— START OF Data lines —
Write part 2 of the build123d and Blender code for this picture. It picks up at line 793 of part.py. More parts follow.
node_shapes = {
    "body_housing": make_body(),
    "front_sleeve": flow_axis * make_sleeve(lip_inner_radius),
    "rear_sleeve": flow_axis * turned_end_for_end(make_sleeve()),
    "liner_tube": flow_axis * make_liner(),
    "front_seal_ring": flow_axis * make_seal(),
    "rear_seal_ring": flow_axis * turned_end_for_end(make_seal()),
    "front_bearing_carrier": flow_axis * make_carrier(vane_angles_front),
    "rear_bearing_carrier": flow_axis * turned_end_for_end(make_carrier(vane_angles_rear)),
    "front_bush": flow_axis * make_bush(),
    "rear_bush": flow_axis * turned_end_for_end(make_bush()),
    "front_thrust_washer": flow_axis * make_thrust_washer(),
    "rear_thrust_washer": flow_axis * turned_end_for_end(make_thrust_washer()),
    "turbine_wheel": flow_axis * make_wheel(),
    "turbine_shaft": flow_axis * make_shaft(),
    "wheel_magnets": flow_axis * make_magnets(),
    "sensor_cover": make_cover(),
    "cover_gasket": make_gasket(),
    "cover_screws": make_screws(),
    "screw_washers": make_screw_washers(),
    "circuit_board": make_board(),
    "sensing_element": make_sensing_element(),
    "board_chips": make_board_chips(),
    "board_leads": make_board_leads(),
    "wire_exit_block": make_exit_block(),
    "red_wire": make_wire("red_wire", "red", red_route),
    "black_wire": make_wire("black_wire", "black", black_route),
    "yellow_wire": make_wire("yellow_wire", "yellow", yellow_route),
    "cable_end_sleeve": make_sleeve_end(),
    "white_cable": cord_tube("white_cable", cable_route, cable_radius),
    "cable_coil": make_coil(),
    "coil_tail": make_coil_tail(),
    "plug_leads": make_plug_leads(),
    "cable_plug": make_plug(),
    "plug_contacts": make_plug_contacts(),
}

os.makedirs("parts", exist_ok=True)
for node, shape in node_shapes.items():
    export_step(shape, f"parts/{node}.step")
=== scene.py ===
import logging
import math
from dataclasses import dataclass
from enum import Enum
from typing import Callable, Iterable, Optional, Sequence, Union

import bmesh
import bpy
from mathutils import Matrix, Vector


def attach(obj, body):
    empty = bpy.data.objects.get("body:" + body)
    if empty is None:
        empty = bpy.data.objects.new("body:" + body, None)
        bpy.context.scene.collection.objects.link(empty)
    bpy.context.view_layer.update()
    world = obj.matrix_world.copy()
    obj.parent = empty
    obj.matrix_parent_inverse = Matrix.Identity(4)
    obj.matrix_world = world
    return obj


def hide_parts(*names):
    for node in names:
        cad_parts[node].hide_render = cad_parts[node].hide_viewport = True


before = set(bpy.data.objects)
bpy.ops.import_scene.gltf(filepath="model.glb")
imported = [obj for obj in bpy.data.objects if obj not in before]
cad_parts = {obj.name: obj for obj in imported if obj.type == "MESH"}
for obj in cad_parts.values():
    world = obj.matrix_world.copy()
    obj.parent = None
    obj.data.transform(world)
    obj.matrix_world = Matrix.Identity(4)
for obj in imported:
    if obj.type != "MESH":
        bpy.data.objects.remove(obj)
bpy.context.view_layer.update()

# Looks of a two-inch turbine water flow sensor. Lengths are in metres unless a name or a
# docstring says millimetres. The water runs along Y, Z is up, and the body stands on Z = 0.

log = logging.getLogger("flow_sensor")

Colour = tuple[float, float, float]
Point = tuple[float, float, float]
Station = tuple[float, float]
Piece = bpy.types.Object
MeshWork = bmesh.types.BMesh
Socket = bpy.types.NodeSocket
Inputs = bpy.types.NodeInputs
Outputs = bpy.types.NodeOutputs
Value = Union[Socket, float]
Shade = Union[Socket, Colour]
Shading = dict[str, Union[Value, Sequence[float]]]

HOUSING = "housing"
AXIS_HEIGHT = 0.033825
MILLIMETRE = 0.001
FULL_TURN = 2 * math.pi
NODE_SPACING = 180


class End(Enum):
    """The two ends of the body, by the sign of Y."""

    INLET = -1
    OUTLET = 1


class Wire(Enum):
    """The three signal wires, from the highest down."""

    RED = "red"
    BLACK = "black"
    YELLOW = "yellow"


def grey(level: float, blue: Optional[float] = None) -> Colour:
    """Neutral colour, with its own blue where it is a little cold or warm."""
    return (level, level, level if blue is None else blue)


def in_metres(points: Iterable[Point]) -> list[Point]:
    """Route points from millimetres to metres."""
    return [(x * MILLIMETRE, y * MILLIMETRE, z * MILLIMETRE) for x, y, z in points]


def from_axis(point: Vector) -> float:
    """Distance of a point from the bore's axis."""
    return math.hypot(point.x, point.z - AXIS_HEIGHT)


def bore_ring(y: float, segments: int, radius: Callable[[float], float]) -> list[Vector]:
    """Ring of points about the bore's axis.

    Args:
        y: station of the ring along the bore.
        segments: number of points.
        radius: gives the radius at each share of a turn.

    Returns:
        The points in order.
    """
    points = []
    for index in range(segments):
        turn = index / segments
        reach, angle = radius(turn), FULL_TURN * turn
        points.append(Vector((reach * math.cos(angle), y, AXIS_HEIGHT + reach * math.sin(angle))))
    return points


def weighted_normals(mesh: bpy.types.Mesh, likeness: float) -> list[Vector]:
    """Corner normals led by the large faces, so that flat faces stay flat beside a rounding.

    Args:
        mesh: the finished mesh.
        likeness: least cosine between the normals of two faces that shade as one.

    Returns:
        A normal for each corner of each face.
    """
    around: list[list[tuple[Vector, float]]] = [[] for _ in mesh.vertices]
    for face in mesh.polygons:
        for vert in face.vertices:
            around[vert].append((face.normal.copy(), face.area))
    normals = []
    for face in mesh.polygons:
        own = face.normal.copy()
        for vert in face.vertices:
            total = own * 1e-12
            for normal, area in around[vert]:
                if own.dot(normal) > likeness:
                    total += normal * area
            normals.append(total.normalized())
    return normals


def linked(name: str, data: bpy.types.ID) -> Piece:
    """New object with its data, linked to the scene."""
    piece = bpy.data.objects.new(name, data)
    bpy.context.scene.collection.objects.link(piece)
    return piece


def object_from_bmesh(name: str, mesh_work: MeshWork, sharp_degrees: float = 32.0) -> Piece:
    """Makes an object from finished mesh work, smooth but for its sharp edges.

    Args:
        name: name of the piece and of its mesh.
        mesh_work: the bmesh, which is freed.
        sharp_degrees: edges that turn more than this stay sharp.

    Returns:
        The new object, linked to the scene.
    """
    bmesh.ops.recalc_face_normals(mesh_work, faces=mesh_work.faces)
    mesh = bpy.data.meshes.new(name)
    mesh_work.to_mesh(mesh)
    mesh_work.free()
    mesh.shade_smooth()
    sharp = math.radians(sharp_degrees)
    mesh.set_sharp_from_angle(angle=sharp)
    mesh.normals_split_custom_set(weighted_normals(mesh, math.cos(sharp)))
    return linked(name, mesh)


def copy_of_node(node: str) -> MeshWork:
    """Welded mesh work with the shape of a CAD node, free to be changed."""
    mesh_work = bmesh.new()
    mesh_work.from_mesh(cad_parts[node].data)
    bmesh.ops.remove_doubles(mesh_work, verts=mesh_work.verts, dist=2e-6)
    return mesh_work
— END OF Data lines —
Challenge
Return all of the data precisely as it appears.

Output of the exercise
Write part 2 of the build123d and Blender code for this picture. It picks up at line 793 of part.py. More parts follow.
node_shapes = {
    "body_housing": make_body(),
    "front_sleeve": flow_axis * make_sleeve(lip_inner_radius),
    "rear_sleeve": flow_axis * turned_end_for_end(make_sleeve()),
    "liner_tube": flow_axis * make_liner(),
    "front_seal_ring": flow_axis * make_seal(),
    "rear_seal_ring": flow_axis * turned_end_for_end(make_seal()),
    "front_bearing_carrier": flow_axis * make_carrier(vane_angles_front),
    "rear_bearing_carrier": flow_axis * turned_end_for_end(make_carrier(vane_angles_rear)),
    "front_bush": flow_axis * make_bush(),
    "rear_bush": flow_axis * turned_end_for_end(make_bush()),
    "front_thrust_washer": flow_axis * make_thrust_washer(),
    "rear_thrust_washer": flow_axis * turned_end_for_end(make_thrust_washer()),
    "turbine_wheel": flow_axis * make_wheel(),
    "turbine_shaft": flow_axis * make_shaft(),
    "wheel_magnets": flow_axis * make_magnets(),
    "sensor_cover": make_cover(),
    "cover_gasket": make_gasket(),
    "cover_screws": make_screws(),
    "screw_washers": make_screw_washers(),
    "circuit_board": make_board(),
    "sensing_element": make_sensing_element(),
    "board_chips": make_board_chips(),
    "board_leads": make_board_leads(),
    "wire_exit_block": make_exit_block(),
    "red_wire": make_wire("red_wire", "red", red_route),
    "black_wire": make_wire("black_wire", "black", black_route),
    "yellow_wire": make_wire("yellow_wire", "yellow", yellow_route),
    "cable_end_sleeve": make_sleeve_end(),
    "white_cable": cord_tube("white_cable", cable_route, cable_radius),
    "cable_coil": make_coil(),
    "coil_tail": make_coil_tail(),
    "plug_leads": make_plug_leads(),
    "cable_plug": make_plug(),
    "plug_contacts": make_plug_contacts(),
}

os.makedirs("parts", exist_ok=True)
for node, shape in node_shapes.items():
    export_step(shape, f"parts/{node}.step")
=== scene.py ===
import logging
import math
from dataclasses import dataclass
from enum import Enum
from typing import Callable, Iterable, Optional, Sequence, Union

import bmesh
import bpy
from mathutils import Matrix, Vector


def attach(obj, body):
    empty = bpy.data.objects.get("body:" + body)
    if empty is None:
        empty = bpy.data.objects.new("body:" + body, None)
        bpy.context.scene.collection.objects.link(empty)
    bpy.context.view_layer.update()
    world = obj.matrix_world.copy()
    obj.parent = empty
    obj.matrix_parent_inverse = Matrix.Identity(4)
    obj.matrix_world = world
    return obj


def hide_parts(*names):
    for node in names:
        cad_parts[node].hide_render = cad_parts[node].hide_viewport = True


before = set(bpy.data.objects)
bpy.ops.import_scene.gltf(filepath="model.glb")
imported = [obj for obj in bpy.data.objects if obj not in before]
cad_parts = {obj.name: obj for obj in imported if obj.type == "MESH"}
for obj in cad_parts.values():
    world = obj.matrix_world.copy()
    obj.parent = None
    obj.data.transform(world)
    obj.matrix_world = Matrix.Identity(4)
for obj in imported:
    if obj.type != "MESH":
        bpy.data.objects.remove(obj)
bpy.context.view_layer.update()

# Looks of a two-inch turbine water flow sensor. Lengths are in metres unless a name or a
# docstring says millimetres. The water runs along Y, Z is up, and the body stands on Z = 0.

log = logging.getLogger("flow_sensor")

Colour = tuple[float, float, float]
Point = tuple[float, float, float]
Station = tuple[float, float]
Piece = bpy.types.Object
MeshWork = bmesh.types.BMesh
Socket = bpy.types.NodeSocket
Inputs = bpy.types.NodeInputs
Outputs = bpy.types.NodeOutputs
Value = Union[Socket, float]
Shade = Union[Socket, Colour]
Shading = dict[str, Union[Value, Sequence[float]]]

HOUSING = "housing"
AXIS_HEIGHT = 0.033825
MILLIMETRE = 0.001
FULL_TURN = 2 * math.pi
NODE_SPACING = 180


class End(Enum):
    """The two ends of the body, by the sign of Y."""

    INLET = -1
    OUTLET = 1


class Wire(Enum):
    """The three signal wires, from the highest down."""

    RED = "red"
    BLACK = "black"
    YELLOW = "yellow"


def grey(level: float, blue: Optional[float] = None) -> Colour:
    """Neutral colour, with its own blue where it is a little cold or warm."""
    return (level, level, level if blue is None else blue)


def in_metres(points: Iterable[Point]) -> list[Point]:
    """Route points from millimetres to metres."""
    return [(x * MILLIMETRE, y * MILLIMETRE, z * MILLIMETRE) for x, y, z in points]


def from_axis(point: Vector) -> float:
    """Distance of a point from the bore's axis."""
    return math.hypot(point.x, point.z - AXIS_HEIGHT)


def bore_ring(y: float, segments: int, radius: Callable[[float], float]) -> list[Vector]:
    """Ring of points about the bore's axis.

    Args:
        y: station of the ring along the bore.
        segments: number of points.
        radius: gives the radius at each share of a turn.

    Returns:
        The points in order.
    """
    points = []
    for index in range(segments):
        turn = index / segments
        reach, angle = radius(turn), FULL_TURN * turn
        points.append(Vector((reach * math.cos(angle), y, AXIS_HEIGHT + reach * math.sin(angle))))
    return points


def weighted_normals(mesh: bpy.types.Mesh, likeness: float) -> list[Vector]:
    """Corner normals led by the large faces, so that flat faces stay flat beside a rounding.

    Args:
        mesh: the finished mesh.
        likeness: least cosine between the normals of two faces that shade as one.

    Returns:
        A normal for each corner of each face.
    """
    around: list[list[tuple[Vector, float]]] = [[] for _ in mesh.vertices]
    for face in mesh.polygons:
        for vert in face.vertices:
            around[vert].append((face.normal.copy(), face.area))
    normals = []
    for face in mesh.polygons:
        own = face.normal.copy()
        for vert in face.vertices:
            total = own * 1e-12
            for normal, area in around[vert]:
                if own.dot(normal) > likeness:
                    total += normal * area
            normals.append(total.normalized())
    return normals


def linked(name: str, data: bpy.types.ID) -> Piece:
    """New object with its data, linked to the scene."""
    piece = bpy.data.objects.new(name, data)
    bpy.context.scene.collection.objects.link(piece)
    return piece


def object_from_bmesh(name: str, mesh_work: MeshWork, sharp_degrees: float = 32.0) -> Piece:
    """Makes an object from finished mesh work, smooth but for its sharp edges.

    Args:
        name: name of the piece and of its mesh.
        mesh_work: the bmesh, which is freed.
        sharp_degrees: edges that turn more than this stay sharp.

    Returns:
        The new object, linked to the scene.
    """
    bmesh.ops.recalc_face_normals(mesh_work, faces=mesh_work.faces)
    mesh = bpy.data.meshes.new(name)
    mesh_work.to_mesh(mesh)
    mesh_work.free()
    mesh.shade_smooth()
    sharp = math.radians(sharp_degrees)
    mesh.set_sharp_from_angle(angle=sharp)
    mesh.normals_split_custom_set(weighted_normals(mesh, math.cos(sharp)))
    return linked(name, mesh)


def copy_of_node(node: str) -> MeshWork:
    """Welded mesh work with the shape of a CAD node, free to be changed."""
    mesh_work = bmesh.new()
    mesh_work.from_mesh(cad_parts[node].data)
    bmesh.ops.remove_doubles(mesh_work, verts=mesh_work.verts, dist=2e-6)
    return mesh_work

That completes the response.